Cyndi Lee: I love teaching 10-minute yoga breaks during Pema Chodron‘s [the well-known resident teacher at Gampo Abbey, Cape Breton, Nova Scotia, which is the first Tibetan Buddhist monastery for Westerners] retreats.

The last time, there were 500 people in attendance, and I taught them a simple standing (or sitting for those who couldn’t stand) yoga sequence that they also could do when they went back home. 

It was amazing to see 1,000 arms up in the air, and it was so beautiful that every person participated in it wholeheartedly.

I am also looking forward to teaching some simple chair yoga to women in my mom’s church group in Texas.

They have a Mind-Body theme for the whole year, and my mom is in charge of getting the speakers, so she invited me. Isn’t that cute?

YT: What do you feel your primary mission is? Is it connected in any way to your travels?

Cyndi Lee: I believe that my primary mission as a person is to be awake and act with kindness at all times.

Being a yoga teacher gives me opportunities to practice that all the time.

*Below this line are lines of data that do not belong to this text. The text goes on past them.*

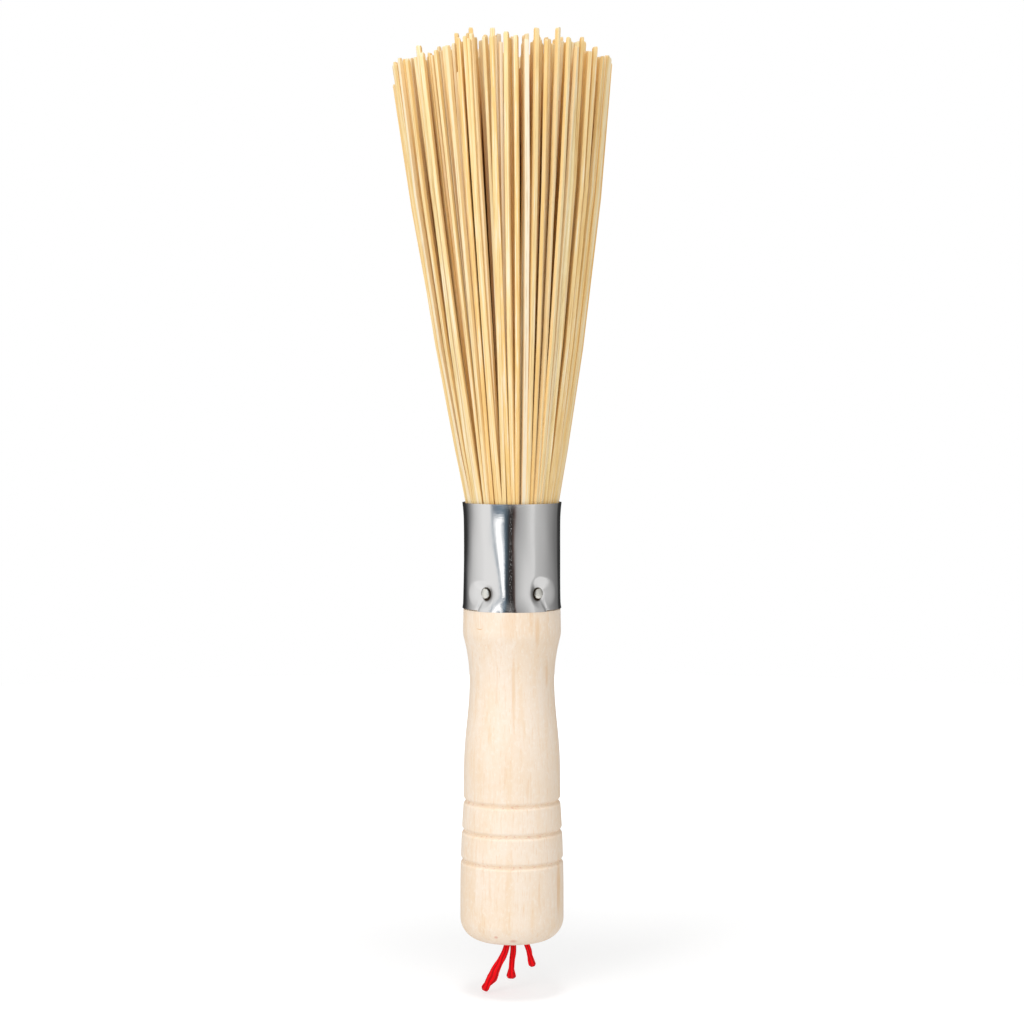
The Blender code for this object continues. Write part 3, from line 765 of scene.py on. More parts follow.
def front_ridge(s, angle, up, front_nail, nail_height, fade):
    """How far the sheet is drawn in on both sides of the ridge between the two front nails.

    The ridge's flanks are quarter sines. It is lower near the rim and tucks in there as a parabola.
    """
    run = np.abs(angle * s.waist_radius + s.ridge_offset)
    beyond = np.maximum(run - s.ridge_flat, 0)
    way = np.clip(beyond**2 / (beyond + s.ridge_softness) / (s.valley_reach - s.ridge_flat), 0, 1)
    slope = np.sin(math.pi / 2 * way)
    level = (s.valley_depth * slope - s.ridge_height) * (1 - smoothstep(front_nail, front_nail * 2, run))
    total = level * fade * (RIM_SHARE + (1 - RIM_SHARE) * smoothstep(0, nail_height, up))
    tuck = s.tuck_depth * np.clip(1 - up / s.tuck_rise, 0, 1) ** 2
    lip = s.rim_flare * np.clip(1 - up / s.rim_flare_length, 0, 1) ** 2
    return total + (tuck + lip) * bell(run / s.tuck_width)


def funnel(s, across, lift, outer, height_share):
    """The dent round a nail: 1 at its head and 0 at a reach that differs from side to side."""
    away = np.hypot(across, lift)
    upright_share = (np.abs(lift) / np.maximum(away, NO_LENGTH)) ** 2
    sideways = np.where(across * outer > 0, s.dent_width, s.dent_inner)
    upright = np.where(lift > 0, s.dent_rise * height_share, s.dent_fall)
    reach = sideways + (upright - sideways) * upright_share
    return np.clip(1 - np.maximum(away - s.dent_flat, 0) / reach, 0, 1) ** FUNNEL_POWER


def drawn_in(s, angle, up, nails, nail_height):
    """How far the sheet is drawn in at each angle and height.

    The two front nails stand beside the ridge and the others in bell-shaped pinches, and both fade
    upwards. Every nail has a funnel, and a crease that closes in on it from the rim.
    """
    fade = 1 - smoothstep(nail_height * FADE_SHARE, s.pinch_rise, up)
    front_nail = np.abs(turn_between(nails, 0.0)).min() * s.waist_radius
    total = front_ridge(s, angle, up, front_nail, nail_height, fade)
    near_rim = np.clip(1 - up / s.crease_rise, 0, 1)
    for nail, height_share in zip(nails, np.resize(FUNNEL_HEIGHTS, len(nails))):
        across = turn_between(angle, nail) * s.waist_radius
        from_front = abs(turn_between(nail, 0.0))
        outer = np.sign(turn_between(nail, 0.0))
        if from_front * s.waist_radius > front_nail * SAME_PLACE:
            total = total + s.pinch_depth * bell(across / s.pinch_width) * fade
        total = total + s.dent_depth * funnel(s, across, up - nail_height, outer, height_share)
        side = outer if from_front < math.pi / 2 else 1.0
        offset = side * s.crease_offset * (1 - CREASE_LEAN * (1 - near_rim))
        total = total + s.crease_depth * bell((across - offset) / s.crease_width) * near_rim
    return total


def sleeve_radius(context, angle, up):
    """The sleeve's outer radius with its lap, waves, pinches and funnels."""
    s = context.scene.wok_brush.ferrule
    radius = ferrule_radius(s, up) + lap_lift(s, angle) + waves(angle, up)
    return radius - drawn_in(s, angle, up, nail_angles(context), context.scene.wok_brush.nails.height)


def waves(angle, up):
    """The unevenness of a sheet rolled by hand: two long shallow waves and a short ripple, all sines."""
    swell = np.sin(3 * angle + 0.4) * np.sin(up * 150 + 0.8) + np.sin(7 * angle - up * 190)
    return WAVE_HEIGHT * swell + RIPPLE_HEIGHT * np.sin(13 * angle + up * 320 + 2)


# How far to the left of the front the stained and pitted band stands
BAND_SHIFT = 0.0004
# Half widths of the pitted and the stained band, where they start to fade and where they are gone
PITTED_BAND = (0.0002, 0.0005)
STAINED_BAND = (0.0010, 0.0020)
# How far a ring of dirt and painted contact shadow fades out past the nail's head, and how ragged its edge
# is
GRIME_AND_SHADOW_FADE = 0.0006
GRIME_AND_SHADOW_RAGGED = 0.0004
# Reach of the full painted shade on the flank beside each nail, and how many ring shifts its middle lies
# towards the front
FLANK_SHADE_CORE = 0.0008
FLANK_SHADE_SHIFTS = 3


def tinplate_finish(s, nails, runs):
    """Bright tinplate with smudges, scratches and specks, and a stained and pitted band at the front.

    Each run is a nail's place round the sleeve in metres. It has a flank of painted shade and a ring that
    is partly dirt, partly painted contact shadow.
    """
    f = new_finish("bright_tinplate")
    sheet = f.unrolled()
    smudge = f.noise(sheet * (160, 110, 1), detail=3)
    rolled = f.noise(sheet * (1400, 45, 1), detail=2)
    grain = f.noise(sheet * (620, 2300, 1), detail=3, roughness=0.6)
    hairs = f.noise(sheet * (380, 5200, 1), detail=2, roughness=0.6)
    speck = f.ease(f.noise(sheet * (1500, 1500, 1), detail=1), 0.72, 0.78)
    stain = f.ease(f.noise(sheet * (420, 60, 1), detail=3), 0.52, 0.7)
    beside = abs(f.axis(sheet, "X") + BAND_SHIFT)
    pits = f.ease(f.noise(sheet * (3600, 2900, 1), detail=0), 0.67, 0.73)
    pits = pits * (1 - f.ease(beside, *PITTED_BAND))
    band = 1 - f.ease(beside, *STAINED_BAND)
    shade = f.mix(stain * band * 0.8, s.metal, s.stain)
    rough = 0.11 + f.ease(smudge, 0.4, 0.75) * 0.08 + stain * 0.05 + pits * 0.6
    for run in runs:
        inward = math.copysign(s.grime_and_shadow_shift, run)
        # A ring round the head: partly dirt, partly painted contact shadow
        away = f.away(sheet - (run - inward, nails.height - s.grime_and_shadow_shift / 2, 0))
        away = away + (grain - 0.5) * GRIME_AND_SHADOW_RAGGED
        grime_and_shadow = 1 - f.ease(away, nails.head_radius, nails.head_radius + GRIME_AND_SHADOW_FADE)
        # Painted shade on the flank beside the nail, towards the front
        aside = f.away(sheet - (run - inward * FLANK_SHADE_SHIFTS, nails.height, 0))
        shade = f.mix((1 - f.ease(aside, FLANK_SHADE_CORE, s.flank_shade_reach)) * 0.6, shade, s.painted_flank_shade)
        shade = f.mix(grime_and_shadow, shade, s.grime_and_shadow)
        rough = rough + grime_and_shadow * 0.3
    height = grain + rolled * 0.3 + speck * 0.5 + hairs * 0.35
    bump = f.bump(height, 0.45, 0.00003)
    return f.surface(Base_Color=shade, Metallic=1.0, Roughness=rough, Normal=bump)


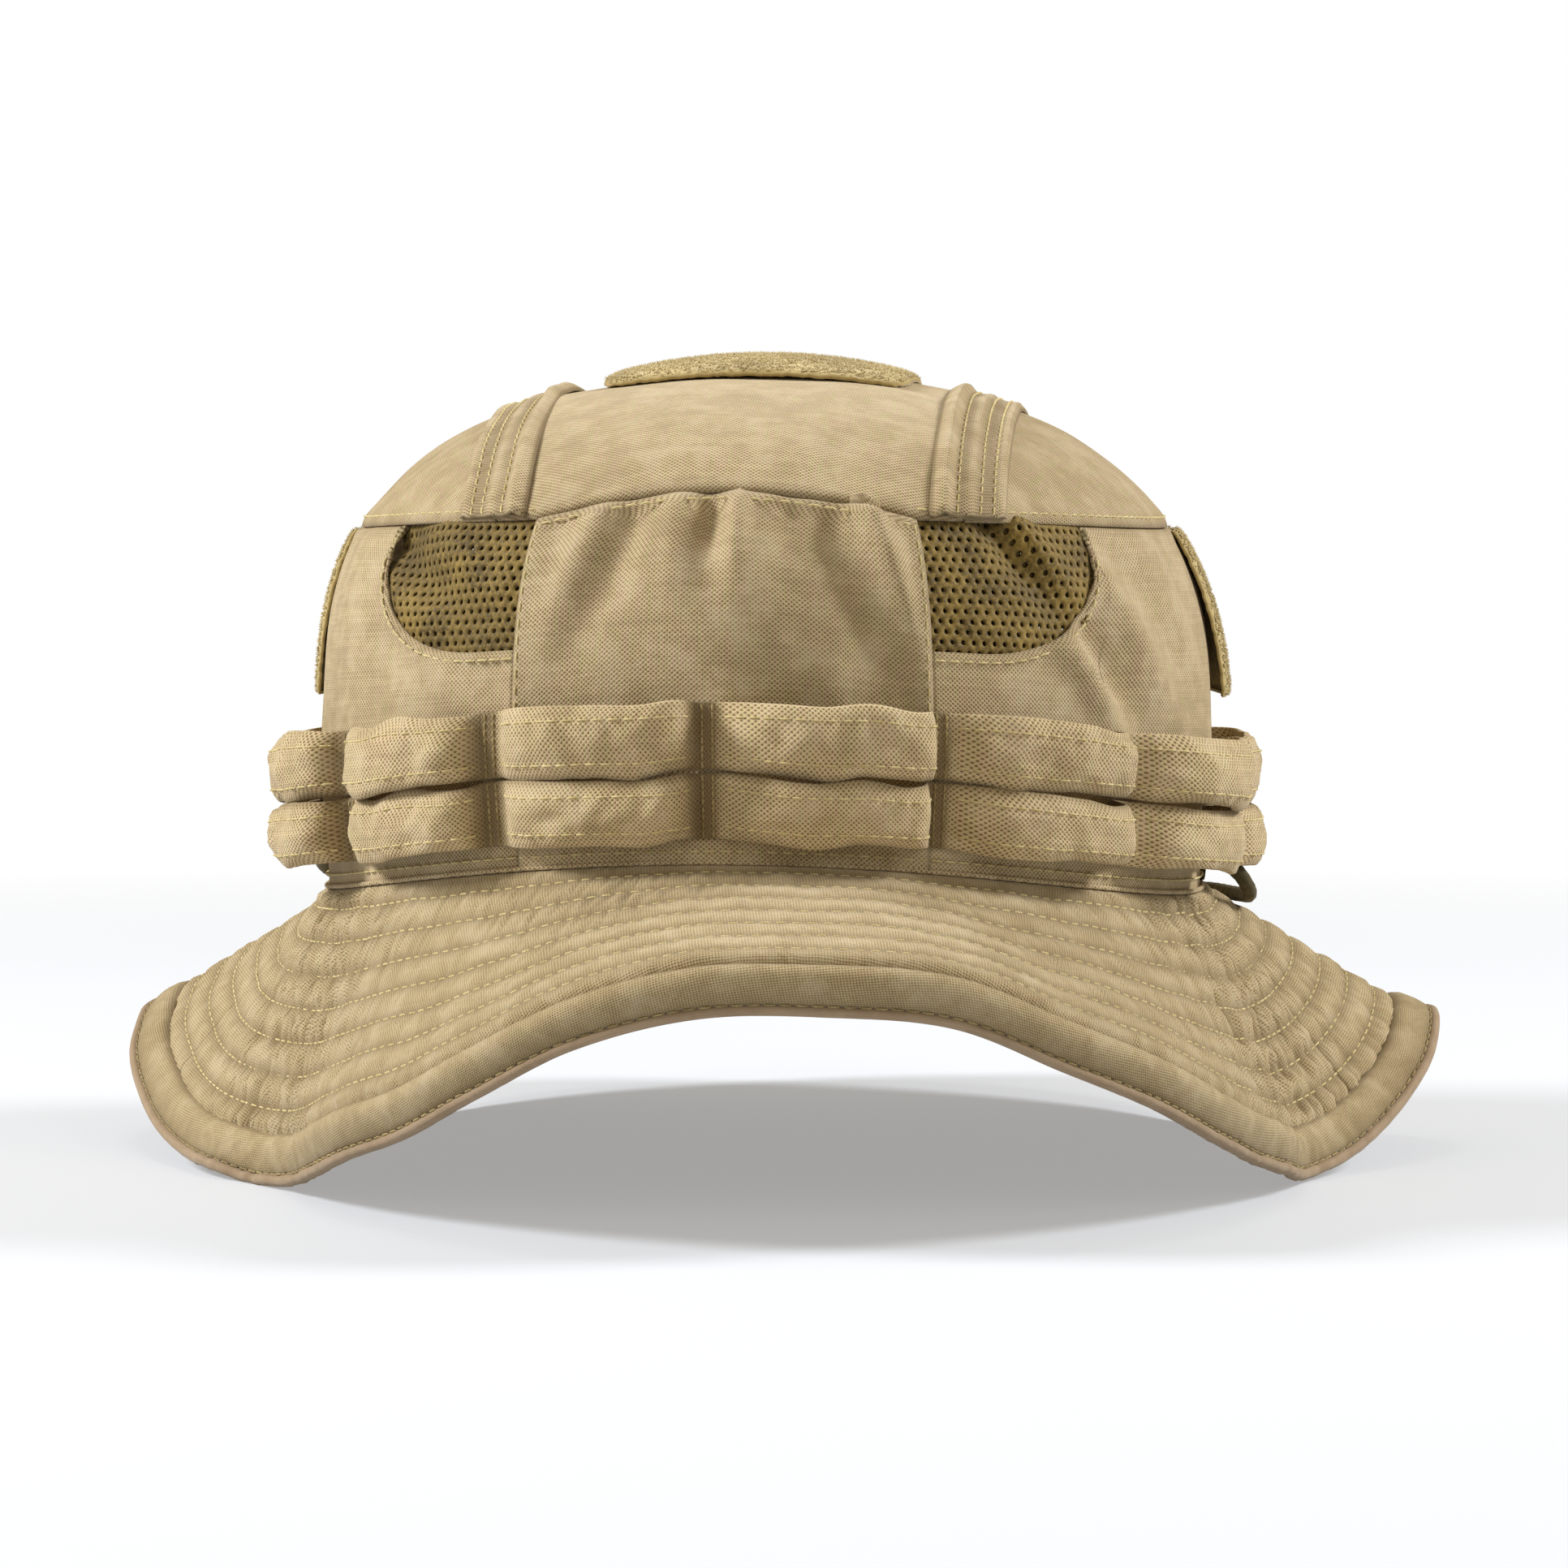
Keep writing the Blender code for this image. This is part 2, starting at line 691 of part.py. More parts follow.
def add_eyelet(name, side):
    """Metal eyelet clinched round the hole in the wall: a turned ring, I-shaped in section."""
    inner = -CLOTH - GAP
    face, back = GAP + EYELET_FLANGE_THICKNESS, inner - EYELET_FLANGE_THICKNESS
    profile = [(EYELET_BORE, face), (EYELET_FLANGE, face), (EYELET_FLANGE, GAP), (EYELET_BARREL, GAP),
               (EYELET_BARREL, inner), (EYELET_FLANGE, inner), (EYELET_FLANGE, back), (EYELET_BORE, back)]
    mesh = bpy.data.meshes.new(name)
    corners = [(radius, 0, height) for radius, height in profile]
    edges = [(i, (i + 1) % len(corners)) for i in range(len(corners))]
    mesh.from_pydata(corners, edges, [])
    eyelet = add_object(name, mesh, MATERIALS["brass"], PARTS)
    turn = eyelet.modifiers.new("Turn", "SCREW")
    turn.steps = turn.render_steps = 16
    turn.use_merge_vertices = True
    turn.merge_threshold = 0.00001
    centre, way = eyelet_axis(side)
    eyelet.matrix_world = Matrix.Translation(centre) @ way.to_track_quat("Z", "Y").to_matrix().to_4x4()
    return eyelet


def cut_eyelet_hole(panel, side):
    centre, way = eyelet_axis(side)
    mesh = cylinder_mesh(EYELET_BARREL + GAP, 10 * MM, 16)
    cutter = add_object("eyelet_hole_" + side, mesh, None, CUTTERS)
    cutter.matrix_world = Matrix.Translation(centre) @ way.to_track_quat("Z", "Y").to_matrix().to_4x4()
    cut(panel, cutter)


def add_lock_cutter(name, mesh, matrix):
    cutter = add_object(name, mesh, None, CUTTERS)
    cutter.matrix_world = matrix
    return cutter


def add_cord_lock():
    """Cord lock: a body, a spring in its bore and a button with a slot for the cords."""
    frame = lock_frame()
    slot_height = CORD_DIAMETER + 2 * GAP
    reach = CORD_OFFSET + CORD_DIAMETER / 2 + GAP
    turned = Matrix.Rotation(math.radians(90), 4, "Y")

    length = LOCK_OPEN_END - LOCK_CLOSED_END
    middle = (LOCK_OPEN_END + LOCK_CLOSED_END) / 2
    body = add_object("cord_lock_body", box_mesh((length, LOCK_DEPTH, LOCK_HEIGHT), (middle, 0, 0)),
                      MATERIALS["plastic"], PARTS)
    body.matrix_world = frame
    edges = body.modifiers.new("Edges", "BEVEL")
    edges.width = 2 * MM
    edges.segments = 2
    floor = LOCK_CLOSED_END + LOCK_FLOOR
    bore = cylinder_mesh(LOCK_BORE, length, 16)
    bore_place = frame @ Matrix.Translation((floor + length / 2, 0, 0)) @ turned
    cut(body, add_lock_cutter("lock_bore", bore, bore_place))
    hole = box_mesh((2 * reach, 2 * LOCK_DEPTH, slot_height))
    cut(body, add_lock_cutter("lock_cord_hole", hole, frame))

    stem_start = -reach - BUTTON_FOOT
    stem_end = LOCK_OPEN_END + BUTTON_TRAVEL + GAP
    head = BUTTON_HEAD
    stem = cylinder_mesh(BUTTON_RADIUS, stem_end + head / 2 - stem_start, 16)
    button = add_object("cord_lock_button", stem, MATERIALS["plastic"], PARTS)
    stem_middle = (stem_start + stem_end + head / 2) / 2
    button.matrix_world = frame @ Matrix.Translation((stem_middle, 0, 0)) @ turned
    cap = add_object("button_head", cylinder_mesh(BUTTON_HEAD_RADIUS, head, 16), None, CUTTERS)
    cap.matrix_world = frame @ Matrix.Translation((stem_end + head / 2, 0, 0)) @ turned
    cap.hide_render = True
    cap.display_type = "WIRE"
    join = button.modifiers.new("Head", "BOOLEAN")
    join.operation = "UNION"
    join.object = cap
    slot_length = 2 * reach + BUTTON_TRAVEL
    slot = box_mesh((slot_length, 2 * LOCK_DEPTH, slot_height), (slot_length / 2 - reach, 0, 0))
    cut(button, add_lock_cutter("button_slot", slot, frame))

    low, high = floor + GAP, stem_start - GAP
    inner_length = high - low - SPRING_WIRE
    points = []
    steps = SPRING_TURNS * 10
    for index in range(steps + 1):
        turn = 2 * math.pi * SPRING_TURNS * index / steps
        x = low + SPRING_WIRE / 2 + inner_length * index / steps
        points.append(frame @ Vector((x, SPRING_RADIUS * math.cos(turn), SPRING_RADIUS * math.sin(turn))))
    add_wire("cord_lock_spring", points, SPRING_WIRE, "steel")


# ---------------------------------------------------------------- the hat

clear_scene()
PARTS = bpy.data.collections.new("boonie_hat")
CUTTERS = bpy.data.collections.new("cutters")
bpy.context.scene.collection.children.link(PARTS)
bpy.context.scene.collection.children.link(CUTTERS)
MATERIALS = make_materials()

add_end_panel("front_panel", 0)
add_end_panel("rear_panel", 180)
for side_name, side_sign in (("left", -1), ("right", 1)):
    side_panel = add_side_panel("side_panel_" + side_name, side_sign)
    cut_eyelet_hole(side_panel, side_name)
    add_vent("mesh_vent_front_" + side_name, side_sign, False)
    add_vent("mesh_vent_rear_" + side_name, side_sign, True)
    add_top_side("crown_top_" + side_name, side_sign)
    add_top_strap("top_strap_" + side_name, side_sign)
    add_side_patch("side_loop_patch_" + side_name, side_sign)
    add_eyelet("chin_cord_eyelet_" + side_name, side_name)
add_top_centre()
add_top_pad()
for strip_name, strip_bottom in zip(("lower", "upper"), STRIP_BOTTOMS):
    add_foliage_strip("foliage_band_" + strip_name, strip_bottom)
add_sweatband()
for half_name, half_middle in (("front", 0), ("rear", 180)):
    add_brim_half("brim_top_" + half_name, half_middle, 0.0, "canvas")
    add_brim_half("brim_underside_" + half_name, half_middle, 2 * (SKIN + GAP), "canvas")
add_stiffener()
add_binding()
add_wire("chin_cord", smooth_path(cord_route(), CORD_POINT_SPACING), CORD_DIAMETER, "cord")
add_cord_lock()
for item in [*PARTS.objects, *CUTTERS.objects]:
    item.location += PLACE
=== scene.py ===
"""Looks of the boonie hat: fine cloth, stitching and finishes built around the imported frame.

Front is -Y and up is +Z. Left and right are as seen from the front, with right at +X.
Angles go round the crown from the front: 0 is the front, 90 is +X, 180 is the rear.
The hat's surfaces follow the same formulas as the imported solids, in metres.
"""

import math
from contextlib import contextmanager

import bmesh
import bpy
import numpy as np
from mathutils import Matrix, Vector


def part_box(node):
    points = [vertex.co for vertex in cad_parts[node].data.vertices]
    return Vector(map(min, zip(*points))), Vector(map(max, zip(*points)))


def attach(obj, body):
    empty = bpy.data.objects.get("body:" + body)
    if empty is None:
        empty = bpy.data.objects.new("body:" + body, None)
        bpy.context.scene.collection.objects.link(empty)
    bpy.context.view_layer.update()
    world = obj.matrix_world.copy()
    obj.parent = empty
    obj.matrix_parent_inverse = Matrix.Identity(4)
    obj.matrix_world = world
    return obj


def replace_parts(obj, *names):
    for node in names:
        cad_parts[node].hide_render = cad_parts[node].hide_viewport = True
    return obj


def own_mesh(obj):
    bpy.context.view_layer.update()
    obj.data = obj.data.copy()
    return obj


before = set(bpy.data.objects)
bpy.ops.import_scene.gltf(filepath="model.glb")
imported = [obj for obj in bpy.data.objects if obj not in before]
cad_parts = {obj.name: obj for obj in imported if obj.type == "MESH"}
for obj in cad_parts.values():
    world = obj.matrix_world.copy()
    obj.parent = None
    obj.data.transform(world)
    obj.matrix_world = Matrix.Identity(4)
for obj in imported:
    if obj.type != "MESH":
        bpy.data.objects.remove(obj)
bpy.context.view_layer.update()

MM = 0.001

# Camera: round from the front, above the horizon, and its distance from the look-at point.
CAMERA_AZIMUTH = 5.0
CAMERA_ELEVATION = 3.5
CAMERA_DISTANCE = 1.2
CAMERA_LENS = 136.0
LOOK_HEIGHT = 76.35 * MM
LOOK_RIGHT = 3.78 * MM

# Light from all round, and the lamps: name, place, size and watts.
AMBIENT = 0.28
AMBIENT_TINT = (1.0, 0.84, 0.56)
LIGHTS = [("left", (-1.3, -0.2, 0.95), 0.5, 26), ("right", (1.3, 0.25, 0.95), 0.5, 22),
          ("front right", (0.9, -1.2, 0.7), 0.7, 3), ("front left", (-0.9, -1.1, 0.45), 0.6, 2),
          ("top", (-0.15, 0.2, 1.7), 0.4, 2)]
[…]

As a yoga teacher, my mission is to share yoga with as many people as possible because I believe that everyone can benefit from yoga, no matter who they are or what condition their body may be in. 

Also Read>>> Best Online Yoga Teacher Training

So I have a big yoga studio which allows me to offer lots of yoga in various forms – all levels of experience including yoga virgins, prenatal, kids, special classes for various conditions – and to offer jobs to lots of excellent yoga teachers, as well as provide a home base for our OM yoga community. 

Traveling and sharing yoga worldwide is not only a great way to share asana practice, but because of the approach to yoga that I teach (based on the principles of mindfulness and compassion that come from my Buddhist practice), this sharing is a way to help others find more connection to themselves, each other and the whole world – and that is what I hope to manifest and transmit in my teaching.

YT: Aside from taking your yoga into various communities, what are some of the most important things you’ve culled from your travels?

Cyndi Lee: People are the same everywhere – we all just want to be happy.